Start

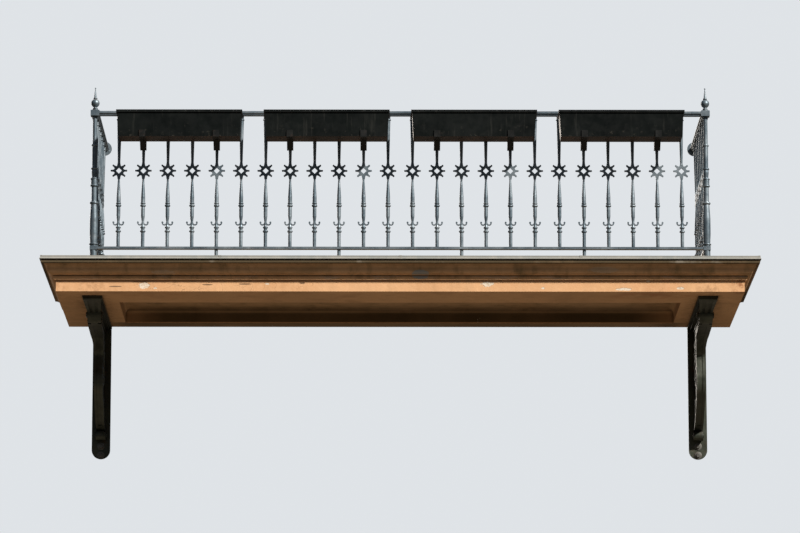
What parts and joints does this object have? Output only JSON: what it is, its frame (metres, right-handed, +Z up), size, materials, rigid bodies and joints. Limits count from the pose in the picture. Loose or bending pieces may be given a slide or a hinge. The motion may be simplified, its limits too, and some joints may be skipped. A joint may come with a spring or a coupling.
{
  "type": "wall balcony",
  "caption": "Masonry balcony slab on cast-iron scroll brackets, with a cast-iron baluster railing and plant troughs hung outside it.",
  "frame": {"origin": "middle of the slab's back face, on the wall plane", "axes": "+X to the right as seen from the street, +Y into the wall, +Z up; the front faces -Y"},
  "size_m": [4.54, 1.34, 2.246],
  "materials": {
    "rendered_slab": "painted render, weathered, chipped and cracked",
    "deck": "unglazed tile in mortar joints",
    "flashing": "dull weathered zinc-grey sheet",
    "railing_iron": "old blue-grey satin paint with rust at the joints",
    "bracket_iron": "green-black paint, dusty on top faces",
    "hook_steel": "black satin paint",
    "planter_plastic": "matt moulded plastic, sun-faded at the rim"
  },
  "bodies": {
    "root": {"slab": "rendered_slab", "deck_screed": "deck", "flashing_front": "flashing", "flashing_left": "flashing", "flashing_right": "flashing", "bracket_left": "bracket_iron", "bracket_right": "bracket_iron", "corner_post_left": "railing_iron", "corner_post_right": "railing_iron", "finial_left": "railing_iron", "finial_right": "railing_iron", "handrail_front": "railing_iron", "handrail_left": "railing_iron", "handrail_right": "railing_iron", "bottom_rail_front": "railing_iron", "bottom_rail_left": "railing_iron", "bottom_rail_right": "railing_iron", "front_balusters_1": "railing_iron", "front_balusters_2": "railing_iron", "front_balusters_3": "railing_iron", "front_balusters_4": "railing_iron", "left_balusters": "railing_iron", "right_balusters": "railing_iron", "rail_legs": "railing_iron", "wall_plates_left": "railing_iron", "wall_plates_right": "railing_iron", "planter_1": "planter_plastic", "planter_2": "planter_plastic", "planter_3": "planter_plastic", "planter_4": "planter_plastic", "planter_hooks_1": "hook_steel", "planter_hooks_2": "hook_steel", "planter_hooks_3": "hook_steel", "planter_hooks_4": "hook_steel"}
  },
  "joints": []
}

End

== SHORT TASK ==
Your task is to repeat the data exactly; please include every line.

== ANSWER FOR THIS EXERCISE ==
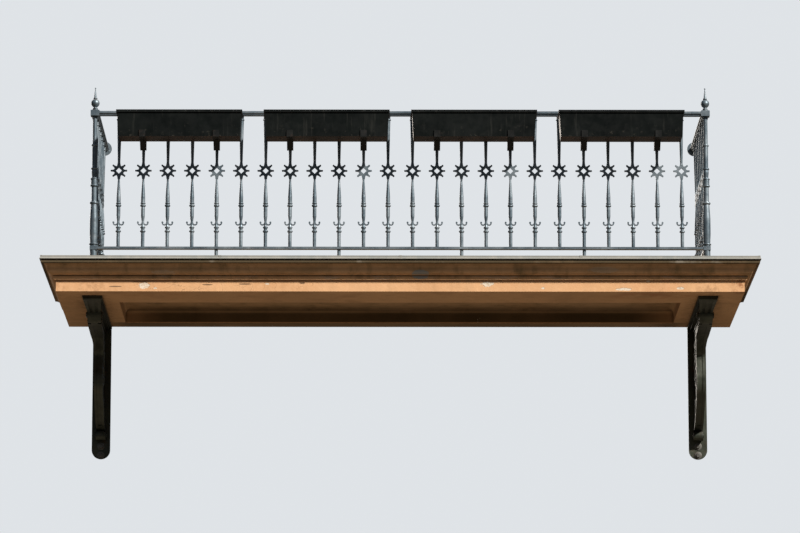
What parts and joints does this object have? Output only JSON: what it is, its frame (metres, right-handed, +Z up), size, materials, rigid bodies and joints. Limits count from the pose in the picture. Loose or bending pieces may be given a slide or a hinge. The motion may be simplified, its limits too, and some joints may be skipped. A joint may come with a spring or a coupling.
{
  "type": "wall balcony",
  "caption": "Masonry balcony slab on cast-iron scroll brackets, with a cast-iron baluster railing and plant troughs hung outside it.",
  "frame": {"origin": "middle of the slab's back face, on the wall plane", "axes": "+X to the right as seen from the street, +Y into the wall, +Z up; the front faces -Y"},
  "size_m": [4.54, 1.34, 2.246],
  "materials": {
    "rendered_slab": "painted render, weathered, chipped and cracked",
    "deck": "unglazed tile in mortar joints",
    "flashing": "dull weathered zinc-grey sheet",
    "railing_iron": "old blue-grey satin paint with rust at the joints",
    "bracket_iron": "green-black paint, dusty on top faces",
    "hook_steel": "black satin paint",
    "planter_plastic": "matt moulded plastic, sun-faded at the rim"
  },
  "bodies": {
    "root": {"slab": "rendered_slab", "deck_screed": "deck", "flashing_front": "flashing", "flashing_left": "flashing", "flashing_right": "flashing", "bracket_left": "bracket_iron", "bracket_right": "bracket_iron", "corner_post_left": "railing_iron", "corner_post_right": "railing_iron", "finial_left": "railing_iron", "finial_right": "railing_iron", "handrail_front": "railing_iron", "handrail_left": "railing_iron", "handrail_right": "railing_iron", "bottom_rail_front": "railing_iron", "bottom_rail_left": "railing_iron", "bottom_rail_right": "railing_iron", "front_balusters_1": "railing_iron", "front_balusters_2": "railing_iron", "front_balusters_3": "railing_iron", "front_balusters_4": "railing_iron", "left_balusters": "railing_iron", "right_balusters": "railing_iron", "rail_legs": "railing_iron", "wall_plates_left": "railing_iron", "wall_plates_right": "railing_iron", "planter_1": "planter_plastic", "planter_2": "planter_plastic", "planter_3": "planter_plastic", "planter_4": "planter_plastic", "planter_hooks_1": "hook_steel", "planter_hooks_2": "hook_steel", "planter_hooks_3": "hook_steel", "planter_hooks_4": "hook_steel"}
  },
  "joints": []
}